# TASK STATEMENT
Take each line that has the word "object" and return it.

# STORED DATA
________________________________________
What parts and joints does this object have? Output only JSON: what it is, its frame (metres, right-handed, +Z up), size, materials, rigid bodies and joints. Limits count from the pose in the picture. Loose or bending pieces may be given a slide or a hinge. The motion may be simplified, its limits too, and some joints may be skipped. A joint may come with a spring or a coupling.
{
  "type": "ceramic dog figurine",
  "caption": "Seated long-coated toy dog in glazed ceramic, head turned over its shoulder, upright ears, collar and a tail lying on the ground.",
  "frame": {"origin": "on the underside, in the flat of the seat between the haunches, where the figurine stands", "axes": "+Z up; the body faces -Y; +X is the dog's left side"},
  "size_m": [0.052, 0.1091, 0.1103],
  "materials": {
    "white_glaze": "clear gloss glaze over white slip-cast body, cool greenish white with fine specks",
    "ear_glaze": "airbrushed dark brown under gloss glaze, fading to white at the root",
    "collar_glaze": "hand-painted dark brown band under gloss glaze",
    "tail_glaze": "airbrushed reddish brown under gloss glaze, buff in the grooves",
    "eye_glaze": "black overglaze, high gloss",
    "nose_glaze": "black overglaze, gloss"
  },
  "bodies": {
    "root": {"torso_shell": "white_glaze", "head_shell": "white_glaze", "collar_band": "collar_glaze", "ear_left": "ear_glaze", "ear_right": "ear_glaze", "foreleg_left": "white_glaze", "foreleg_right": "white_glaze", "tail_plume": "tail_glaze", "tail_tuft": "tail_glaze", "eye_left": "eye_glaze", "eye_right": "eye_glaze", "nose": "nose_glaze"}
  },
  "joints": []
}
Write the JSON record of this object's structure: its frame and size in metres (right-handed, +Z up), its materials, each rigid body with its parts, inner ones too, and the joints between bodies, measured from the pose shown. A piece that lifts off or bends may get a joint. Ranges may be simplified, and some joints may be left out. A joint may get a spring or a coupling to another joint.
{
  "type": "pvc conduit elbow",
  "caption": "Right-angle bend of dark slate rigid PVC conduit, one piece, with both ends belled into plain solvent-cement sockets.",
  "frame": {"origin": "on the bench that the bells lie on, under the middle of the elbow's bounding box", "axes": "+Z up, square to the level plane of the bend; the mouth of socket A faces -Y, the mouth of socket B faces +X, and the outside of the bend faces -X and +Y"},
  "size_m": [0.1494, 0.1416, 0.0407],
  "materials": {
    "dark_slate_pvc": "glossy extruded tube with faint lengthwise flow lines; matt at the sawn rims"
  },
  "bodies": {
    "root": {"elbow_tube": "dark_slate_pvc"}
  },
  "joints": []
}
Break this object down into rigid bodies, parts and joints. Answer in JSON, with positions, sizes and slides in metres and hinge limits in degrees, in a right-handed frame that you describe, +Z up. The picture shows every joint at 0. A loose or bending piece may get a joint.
________________________________________
# WRITTEN RESPONSE
What parts and joints does this object have? Output only JSON: what it is, its frame (metres, right-handed, +Z up), size, materials, rigid bodies and joints. Limits count from the pose in the picture. Loose or bending pieces may be given a slide or a hinge. The motion may be simplified, its limits too, and some joints may be skipped. A joint may come with a spring or a coupling.
Write the JSON record of this object's structure: its frame and size in metres (right-handed, +Z up), its materials, each rigid body with its parts, inner ones too, and the joints between bodies, measured from the pose shown. A piece that lifts off or bends may get a joint. Ranges may be simplified, and some joints may be left out. A joint may get a spring or a coupling to another joint.
Break this object down into rigid bodies, parts and joints. Answer in JSON, with positions, sizes and slides in metres and hinge limits in degrees, in a right-handed frame that you describe, +Z up. The picture shows every joint at 0. A loose or bending piece may get a joint.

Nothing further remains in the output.